Mehmet Yakup Yılmaz Body Wrapper

Bahar rüzgârında uçuşan düşünceler

Paulo Coelho’nun Simyacı’sında bir Arap tüccar sadece iki kere gördüğü bir rüyanın peşine takılıp bilmediği bir ülkeye gelen İspanyol çobana şöyle diyordu: “Düşümü gerçekleştirmekten korkuyorum, çünkü o zaman yaşamak için bir sebebim olmayacak.”

Zaman zaman Arap tüccarın sözünü hatırlıyorum. Kendi kendime soruyorum: Ya herkes Arap tüccar gibi düşünseydi? Kimse büyük hayaller kurup, o hayalleri gerçekleştirmek için gerekli özveriyi göstermeseydi ne olurdu?
Yanıtım her seferinde aynı oluyor: Düşlerinin peşinde koşmayan insanların yaşadığı dünya büyük bir boşluktan başka ne olabilirdi ki?
İnsanlık tarihi hep büyük düşlerin peşine takılıp, ömrünü bu uğurda harcayanların öykülerinden oluşuyor. Aslında hayatı ilginç ve yaşanılabilir kılan şeyin de esasen bu olduğunu, düşlerini gerçekleştirme olasılığı olduğunu düşünüyorum.
Televizyonda izlediğim bir otomobil reklamı var. Eminim siz de izlemişsinizdir. Ford Focus’un reklamı bu. Virajlı bir yolda, yağışlı bir havada ilerlemekte olan otomobilin önüne yaşlı bir geyik çıkıyor. Otomobilin kendisine hızla yaklaştığını gören geyiğin gözünün önünden bütün bir hayatı geçiyor: Doğumu, bebekliği, kavgaları, aşkları…
Ölümle karşı karşıya kalan insanların hep anlattıkları bir şey bu: Hayatım gözümün önünden bir film şeridi gibi aktı..
Son günlerde kafamı bu işe iyice takmış durumdayım. ‘Hayatım gözümün önünden bir film şeridi gibi aktığında’ gördüğüm şeyler acaba gerçekten görülmeye değer şeyler mi olacak? Reklamdaki geyik gibi sadece biyolojik gelişim sürecine ilişkin aslında hiç bir şey ifade etmeyen ama her insanın başından geçmiş olan şeyler mi olacak? Yoksa gerçekleştirdiğim hayallerimin bir zafer tacı gibi başıma konulduğunu mu göreceğim?
Simyacı’daki İspanyol delikanlı romanın sonunda şöyle diyordu: “Gerçekte kendi kişisel menkıbesini yaşayan kimseye karşı hayat cömerttir.”
Penceremin önünde, sahilde büyük bir çınar ağacı var.
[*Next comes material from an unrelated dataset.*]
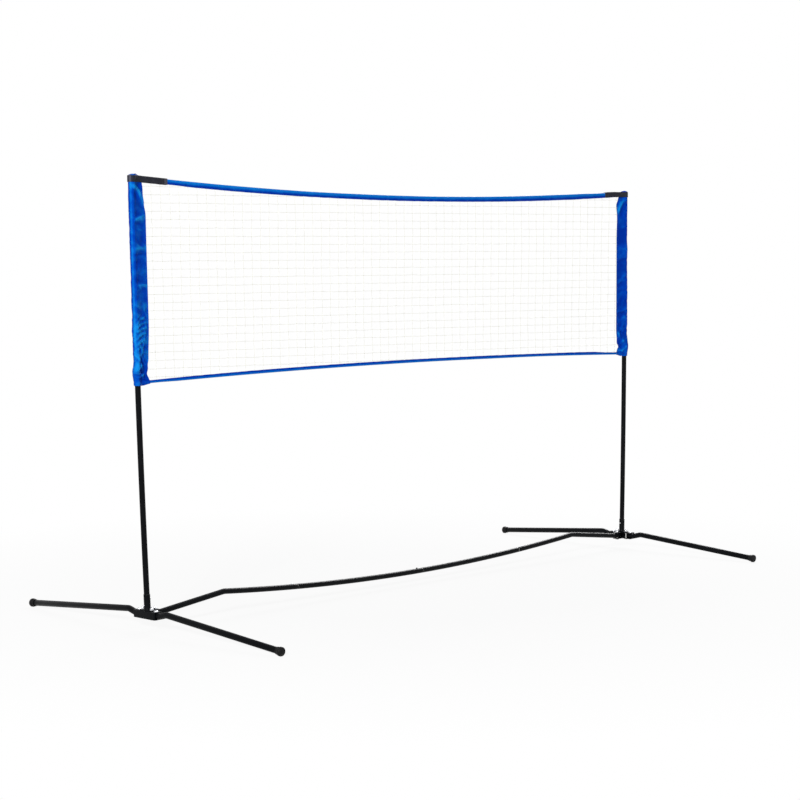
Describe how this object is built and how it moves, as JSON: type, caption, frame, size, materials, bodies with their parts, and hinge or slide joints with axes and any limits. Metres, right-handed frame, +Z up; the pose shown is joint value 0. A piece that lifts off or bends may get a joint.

Bütün çınarlar öyle midir bilmiyorum, ama yaprakları kasım sonu, aralık başına kadar sararmış olsalar da büyük ölçüde dökülmeden durabiliyor. Her bahar geldiğinde de kendinden çok önce yaprak döken ağaçlarla neredeyse aynı anda yeşilleniyor. On binlerce tomurcuktan fışkıran küçük yeşil yapraklar bana hayatın yeniden başladığını anlatıyor.
Her sabah onun yapraklarının ve dallarının arasından güneşin doğuşunu izliyorum. Artık iki eski dost gibi olduk bu çınarla. Onun yaşama azmi ve isteği beni büyülüyor. Ve bu isteğin güçlülüğü nedeniyledir ki tabiat da ona karşı cömert davranıyor. Geçirdiği bir yangınla görkemli dallarından birini kaybetmiş de olsa, insanlar gövdesinin etrafına bir içkili gazino kurup toprakla ilişkisini kesmiş de olsalar ayakta durabiliyor, her bahar yepyeni hayaller gibi yeniden canlanıyor.
Ona baktıkça baharın tıpkı ağaçlar gibi biz insanlara da hayallerimizi yeniden yeşertme olanağı verdiğini görüyorum. Gerçekleşen her hayalimizin, ileride göreceğimiz düşlere ev sahipliği yapacağını hissediyorum. Hayır, bahar havası beni mahvetmiyor. Tam tersine daha hâlâ gerçekleştiremediğim hayallerimin olduğunu, bu hayalleri gerçekleştirmek için elimden gelen her şeyi yapmam gerektiğini hatırlatıyor.